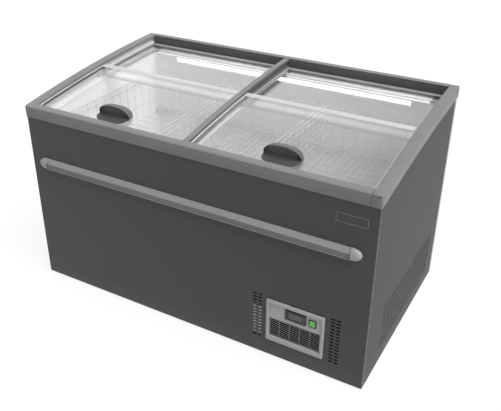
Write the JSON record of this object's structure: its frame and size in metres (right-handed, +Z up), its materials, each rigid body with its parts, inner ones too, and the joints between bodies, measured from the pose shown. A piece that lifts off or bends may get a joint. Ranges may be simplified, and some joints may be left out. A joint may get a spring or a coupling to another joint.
{
  "type": "chest freezer",
  "caption": "Low island chest freezer with a curved top of sliding glass lids, wire baskets, bumper bar, front controls and a louvred machine bay.",
  "frame": {"origin": "middle of the outline on the floor, under the rollers", "axes": "+X along the front, to the right as seen from the front; +Y from the front to the back; +Z up"},
  "size_m": [1.461, 0.857, 0.8695],
  "materials": {
    "front_steel": "satin",
    "side_steel": "satin",
    "galvanised": "satin",
    "foam": "matte",
    "liner_white": "satin",
    "copper": "satin",
    "ledge_plastic": "satin",
    "rim_plastic": "satin",
    "lid_glass": "polished",
    "lid_trim_white": "satin",
    "lid_trim_grey": "satin",
    "handle_plastic": "matte",
    "lamp_aluminium": "satin",
    "lamp_diffuser": "satin",
    "basket_wire": "gloss",
    "bumper_grey": "satin",
    "bumper_cap": "satin",
    "nameplate_dark": "gloss",
    "bezel_grey": "satin",
    "plate_grey": "satin",
    "black_plastic": "matte",
    "window_tint": "gloss",
    "rocker_green": "gloss",
    "compressor_black": "satin",
    "rubber": "matte",
    "wheel_nylon": "satin"
  },
  "bodies": {
    "cabinet": {"base_tray": "galvanised", "front_panel": "front_steel", "left_side_panel": "side_steel", "right_side_panel": "side_steel", "back_panel": "galvanised", "bay_cover": "galvanised", "foam_insulation": "foam", "inner_liner": "liner_white", "evaporator_tube": "copper", "top_ledge": "ledge_plastic", "rim_front": "rim_plastic", "rim_back": "rim_plastic", "rim_left": "rim_plastic", "rim_right": "rim_plastic", "centre_divider": "rim_plastic", "led_housing": "lamp_aluminium", "led_diffuser": "lamp_diffuser", "bumper_bar": "bumper_grey", "bumper_caps": "bumper_cap", "nameplate": "nameplate_dark", "control_bezel": "bezel_grey", "control_plate": "plate_grey", "thermostat_body": "black_plastic", "thermostat_window": "window_tint", "rocker_frame": "black_plastic", "louvre_grille": "black_plastic", "compressor_shell": "compressor_black", "compressor_plate": "galvanised", "compressor_mounts": "rubber", "terminal_box": "black_plastic", "condenser_coil": "lamp_aluminium", "fan_shroud": "galvanised", "fan_motor": "black_plastic", "filter_drier": "copper", "copper_pipes": "copper", "cable_gland": "black_plastic", "roller_brackets": "galvanised", "roller_axles": "galvanised"},
    "front_lid_left": {"front_glass_left": "lid_glass", "front_lid_frame_left": "lid_trim_white", "lid_handle_left": "handle_plastic"},
    "front_lid_right": {"front_glass_right": "lid_glass", "front_lid_frame_right": "lid_trim_white", "lid_handle_right": "handle_plastic"},
    "rear_lid_left": {"rear_glass_left": "lid_glass", "rear_lid_frame_left": "lid_trim_grey"},
    "rear_lid_right": {"rear_glass_right": "lid_glass", "rear_lid_frame_right": "lid_trim_grey"},
    "basket_left": {"basket_left": "basket_wire"},
    "basket_middle": {"basket_middle": "basket_wire"},
    "basket_right": {"basket_right": "basket_wire"},
    "power_rocker": {"power_rocker": "rocker_green"},
    "button_set": {"button_set": "plate_grey"},
    "button_up": {"button_up": "plate_grey"},
    "button_down": {"button_down": "plate_grey"},
    "fan": {"fan_blade": "lamp_aluminium"},
    "roller_1": {"roller_wheel_1": "wheel_nylon"},
    "roller_2": {"roller_wheel_2": "wheel_nylon"},
    "roller_3": {"roller_wheel_3": "wheel_nylon"},
    "roller_4": {"roller_wheel_4": "wheel_nylon"}
  },
  "joints": [
    {"name": "front_lid_left_slide", "type": "hinge", "parent": "cabinet", "child": "front_lid_left", "pos_m": [0, 0.6205, -5.52759], "axis": [-1, 0, 0], "range_deg": [0, 3.15]},
    {"name": "rear_lid_left_slide", "type": "hinge", "parent": "cabinet", "child": "rear_lid_left", "pos_m": [0, 0.6205, -5.52759], "axis": [-1, 0, 0], "range_deg": [-3.3, 0]},
    {"name": "front_lid_right_slide", "type": "hinge", "parent": "cabinet", "child": "front_lid_right", "pos_m": [0, 0.6205, -5.52759], "axis": [-1, 0, 0], "range_deg": [0, 3.15]},
    {"name": "rear_lid_right_slide", "type": "hinge", "parent": "cabinet", "child": "rear_lid_right", "pos_m": [0, 0.6205, -5.52759], "axis": [-1, 0, 0], "range_deg": [-3.3, 0]},
    {"name": "basket_left_lift", "type": "slide", "parent": "cabinet", "child": "basket_left", "axis": [0, 0, 1], "range_m": [0, 0.03]},
    {"name": "basket_middle_lift", "type": "slide", "parent": "cabinet", "child": "basket_middle", "axis": [0, 0, 1], "range_m": [0, 0.012]},
    {"name": "basket_right_lift", "type": "slide", "parent": "cabinet", "child": "basket_right", "axis": [0, 0, 1], "range_m": [0, 0.03]},
    {"name": "power_rocker_tip", "type": "hinge", "parent": "cabinet", "child": "power_rocker", "pos_m": [0.5295, -0.4095, 0.224], "axis": [1, 0, 0], "range_deg": [0, 20]},
    {"name": "button_set_press", "type": "slide", "parent": "cabinet", "child": "button_set", "axis": [0, 1, 0], "range_m": [0, 0.0005], "stiffness_N_per_m": 400},
    {"name": "button_up_press", "type": "slide", "parent": "cabinet", "child": "button_up", "axis": [0, 1, 0], "range_m": [0, 0.0005], "stiffness_N_per_m": 400},
    {"name": "button_down_press", "type": "slide", "parent": "cabinet", "child": "button_down", "axis": [0, 1, 0], "range_m": [0, 0.0005], "stiffness_N_per_m": 400},
    {"name": "fan_spin", "type": "hinge", "parent": "cabinet", "child": "fan", "pos_m": [0.4625, -0.2575, 0.168], "axis": [0, 1, 0], "continuous": true},
    {"name": "roller_1_roll", "type": "hinge", "parent": "cabinet", "child": "roller_1", "pos_m": [-0.6325, -0.3225, 0.027], "axis": [1, 0, 0], "continuous": true},
    {"name": "roller_2_roll", "type": "hinge", "parent": "cabinet", "child": "roller_2", "pos_m": [0.6325, -0.3225, 0.027], "axis": [1, 0, 0], "continuous": true},
    {"name": "roller_3_roll", "type": "hinge", "parent": "cabinet", "child": "roller_3", "pos_m": [-0.6325, 0.3355, 0.027], "axis": [1, 0, 0], "continuous": true},
    {"name": "roller_4_roll", "type": "hinge", "parent": "cabinet", "child": "roller_4", "pos_m": [0.6325, 0.3355, 0.027], "axis": [1, 0, 0], "continuous": true}
  ]
}
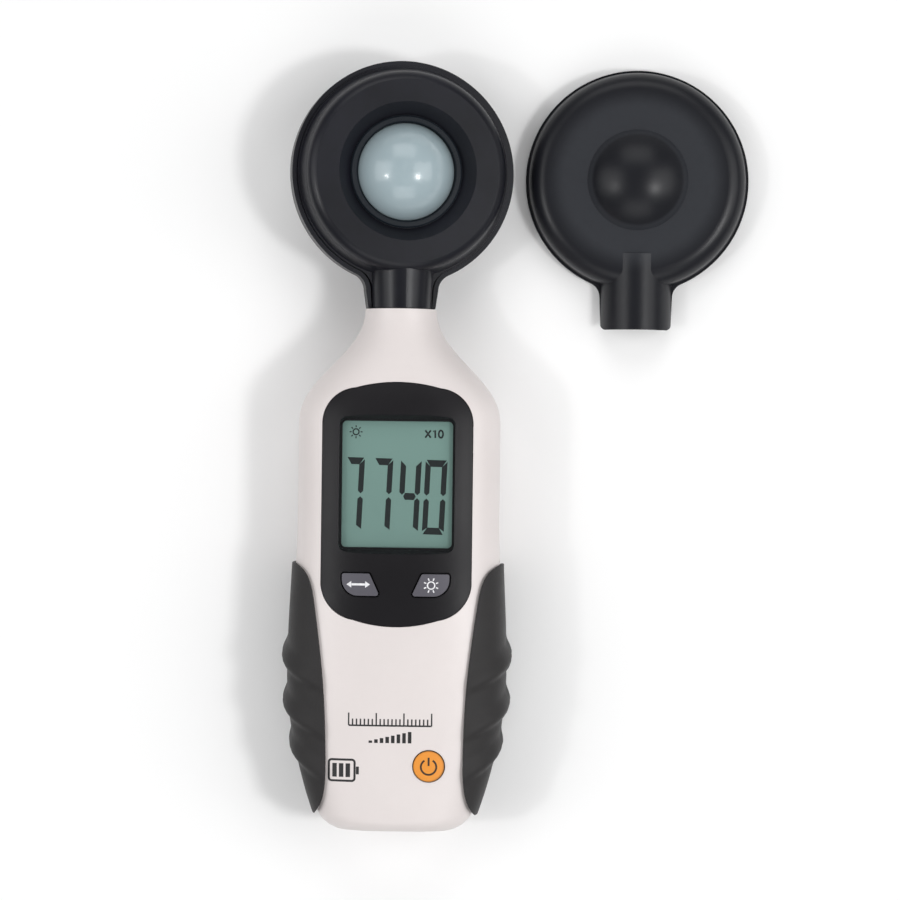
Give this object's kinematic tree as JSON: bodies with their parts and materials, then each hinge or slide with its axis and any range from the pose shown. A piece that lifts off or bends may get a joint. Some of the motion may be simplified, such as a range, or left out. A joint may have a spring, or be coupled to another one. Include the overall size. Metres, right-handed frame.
{
  "type": "handheld light meter",
  "caption": "Handheld light meter with a domed sensor head on a swivel neck, a display, rubber grips, press keys, a sliding battery door and a loose sensor cap.",
  "frame": {"origin": "mouth of the tripod socket, in the middle of the flat back", "axes": "+Z out of the display face, +Y towards the sensor head, +X to the right of someone reading the display"},
  "size_m": [0.1187, 0.1967, 0.0307],
  "materials": {
    "case_white": "fine moulded texture, satin",
    "head_black": "satin moulded plastic",
    "cap_black": "satin moulded plastic",
    "bezel_black": "fine grained satin",
    "grip_rubber": "matt soft rubber",
    "dome_opal": "translucent opal, satin",
    "ring_black": "gloss",
    "key_grey": "matt",
    "power_orange": "soft gloss",
    "window_clear": "clear, gloss",
    "display_grey_green": "reflective liquid-crystal cell",
    "light_panel": "diffusing acrylic",
    "frame_white": "plain moulding",
    "strip_pink": "silicone",
    "board_green": "solder resist on glass fibre",
    "chip_black": "moulded epoxy",
    "can_metal": "drawn can",
    "screw_steel": "zinc plated",
    "contact_nickel": "nickel-plated spring steel",
    "cell_jacket": "printed jacket, plain",
    "insert_brass": "turned",
    "label_silver": "blank foil label",
    "lead_red": "insulation",
    "lead_black": "insulation",
    "switch_black": "moulding",
    "plunger_white": "moulding",
    "socket_white": "nylon",
    "washer_nylon": "nylon",
    "silicon_blue": "silicon die in a clear package",
    "filter_glass": "absorbing filter glass"
  },
  "bodies": {
    "case": {"front_case": "case_white", "rear_case": "case_white", "display_bezel": "bezel_black", "lcd_window": "window_clear", "lcd_glass": "display_grey_green", "backlight_panel": "light_panel", "contact_strip": "strip_pink", "display_frame": "frame_white", "main_board": "board_green", "processor_chip": "chip_black", "board_chips": "chip_black", "capacitors": "can_metal", "crystal": "can_metal", "case_screws": "screw_steel", "board_screws": "screw_steel", "negative_contacts": "contact_nickel", "positive_contacts": "contact_nickel", "battery_lead_red": "lead_red", "battery_lead_black": "lead_black", "board_lead": "lead_black", "lead_socket": "socket_white", "tripod_insert": "insert_brass", "rating_label": "label_silver", "swivel_washer": "washer_nylon", "cell_left": "cell_jacket", "cell_middle": "cell_jacket", "cell_right": "cell_jacket", "mode_switch": "switch_black", "backlight_switch": "switch_black", "power_switch": "switch_black", "grip_right": "grip_rubber", "grip_left": "grip_rubber"},
    "head": {"head_front_shell": "head_black", "head_rear_shell": "head_black", "diffuser_dome": "dome_opal", "dome_ring": "ring_black", "sensor_board": "board_green", "photodiode": "silicon_blue", "colour_filter": "filter_glass", "filter_holder": "switch_black", "neck_tube": "head_black", "sensor_lead": "lead_black", "head_screws": "screw_steel"},
    "mode_button": {"mode_key": "key_grey", "mode_plunger": "plunger_white"},
    "backlight_button": {"backlight_key": "key_grey", "backlight_plunger": "plunger_white"},
    "power_button": {"power_key": "power_orange", "power_plunger": "plunger_white"},
    "door": {"battery_door": "case_white"},
    "cap": {"sensor_cap": "cap_black"}
  },
  "joints": [
    {"name": "head_swivel", "type": "hinge", "parent": "case", "child": "head", "pos_m": [0, 0.0602, 0.0152], "axis": [0, 1, 0], "range_deg": [-101, 169]},
    {"name": "mode_press", "type": "slide", "parent": "case", "child": "mode_button", "axis": [0, 0, -1], "range_m": [0, 0.0006], "stiffness_N_per_m": 600, "springref_m": -0.0003},
    {"name": "backlight_press", "type": "slide", "parent": "case", "child": "backlight_button", "axis": [0, 0, -1], "range_m": [0, 0.0006], "stiffness_N_per_m": 600, "springref_m": -0.0003},
    {"name": "power_press", "type": "slide", "parent": "case", "child": "power_button", "axis": [0, 0, -1], "range_m": [0, 0.0006], "stiffness_N_per_m": 600, "springref_m": -0.0003},
    {"name": "door_slide", "type": "slide", "parent": "case", "child": "door", "axis": [0, -1, 0], "range_m": [0, 0.062]},
    {"name": "cap_lift", "type": "slide", "parent": "case", "child": "cap", "axis": [0, 0, 1], "range_m": [0, 0.06]}
  ]
}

• _PROBLEM STATEMENT_:
From the entries, report each line that includes the word "shown".

• _SOLUTION TO THIS EXERCISE_:
Write the JSON record of this object's structure: its frame and size in metres (right-handed, +Z up), its materials, each rigid body with its parts, inner ones too, and the joints between bodies, measured from the pose shown. A piece that lifts off or bends may get a joint. Ranges may be simplified, and some joints may be left out. A joint may get a spring or a coupling to another joint.
Give this object's kinematic tree as JSON: bodies with their parts and materials, then each hinge or slide with its axis and any range from the pose shown. A piece that lifts off or bends may get a joint. Some of the motion may be simplified, such as a range, or left out. A joint may have a spring, or be coupled to another one. Include the overall size. Metres, right-handed frame.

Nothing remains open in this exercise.